In this instance, rather than taking payment as the rightful owner of the funds paid, the subcontractor accepts payment as a trustee for its sub-subcontractors and materials suppliers, installing affirmative obligations and fiduciary duties on the subcontractor to its sub-subcontractors and suppliers, which otherwise do not exist. By virtue of the language in this provision, the subcontractor has agreed to restrict its discretion and ability to use the funds paid to it for its work as it deems necessary, replacing its discretion with the affirmative obligation to hold and distribute the funds paid to its subcontractors and suppliers on behalf of the owner and general contractor. In a perfect world, every subcontractor would pay each of its sub-subcontractors and suppliers in full out of each payment it received on a project. In the real world, there are often good business reasons for subcontractors to withhold some or all of the payments claimed due by its sub-subcontractors and suppliers, or to apply certain portions of the payments it receives elsewhere. This language removes the subcontractor’s discretion to do so.

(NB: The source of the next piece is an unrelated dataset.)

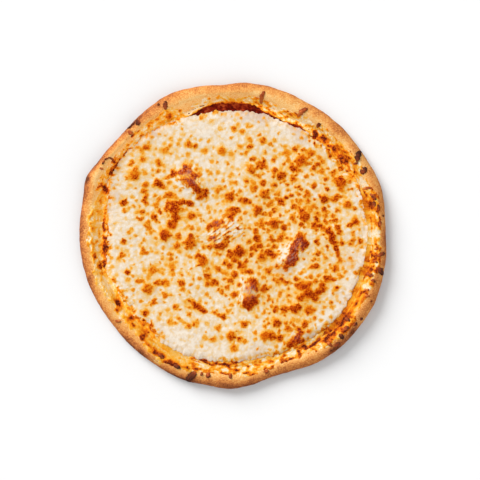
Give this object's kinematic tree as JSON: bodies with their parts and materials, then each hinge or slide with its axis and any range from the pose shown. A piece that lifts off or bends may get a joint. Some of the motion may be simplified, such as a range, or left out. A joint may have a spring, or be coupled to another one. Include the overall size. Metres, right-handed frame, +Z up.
{
  "type": "whole cheese pizza",
  "caption": "Round baked pizza, whole and uncut: raised browned dough rim, thin tomato sauce, and a blistered sheet of melted cheese.",
  "frame": {"origin": "middle of the box at the flat underside, on the surface that the pizza lies on", "axes": "+Z up through the cheese; +X to the right and +Y to the top of the picture, which looks straight down"},
  "size_m": [0.3566, 0.3556, 0.0197],
  "materials": {
    "baked_dough": "dry matt baked dough, golden to brown, with burnt cheese shreds",
    "tomato_sauce": "thick moist tomato sauce, dark red",
    "melted_cheese": "oily melted cheese, cream with golden and brown baked spots"
  },
  "bodies": {
    "root": {"crust": "baked_dough", "sauce": "tomato_sauce", "cheese": "melted_cheese"}
  },
  "joints": []
}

With increasing frequency, developers, owners and general contractors employ “lien waivers” intended to do much more than insure that mechanic’s liens aren’t perfected against a property after payment has been made. Instead, this new breed of “lien waivers” is intended to create “knowing” waivers of subcontractors’ affirmative rights after they have signed their subcontract. These “lien waivers” are intended to rewrite the bargain to which the parties agreed in their subcontract by downshifting the owner’s and general contractor’s desired contractual terms into a lien waiver when it might otherwise have been rejected in the subcontract. It’s no longer sufficient for subcontractor’s to review only the proposed subcontract and scope of work. Subcontractors must review proposed lien waivers carefully to insure that the lien waivers aren’t an agreement not to be paid. If you have any questions or concerns regarding the provisions of your lien waivers, consult your construction attorney for a thorough assessment of the risks and exposures.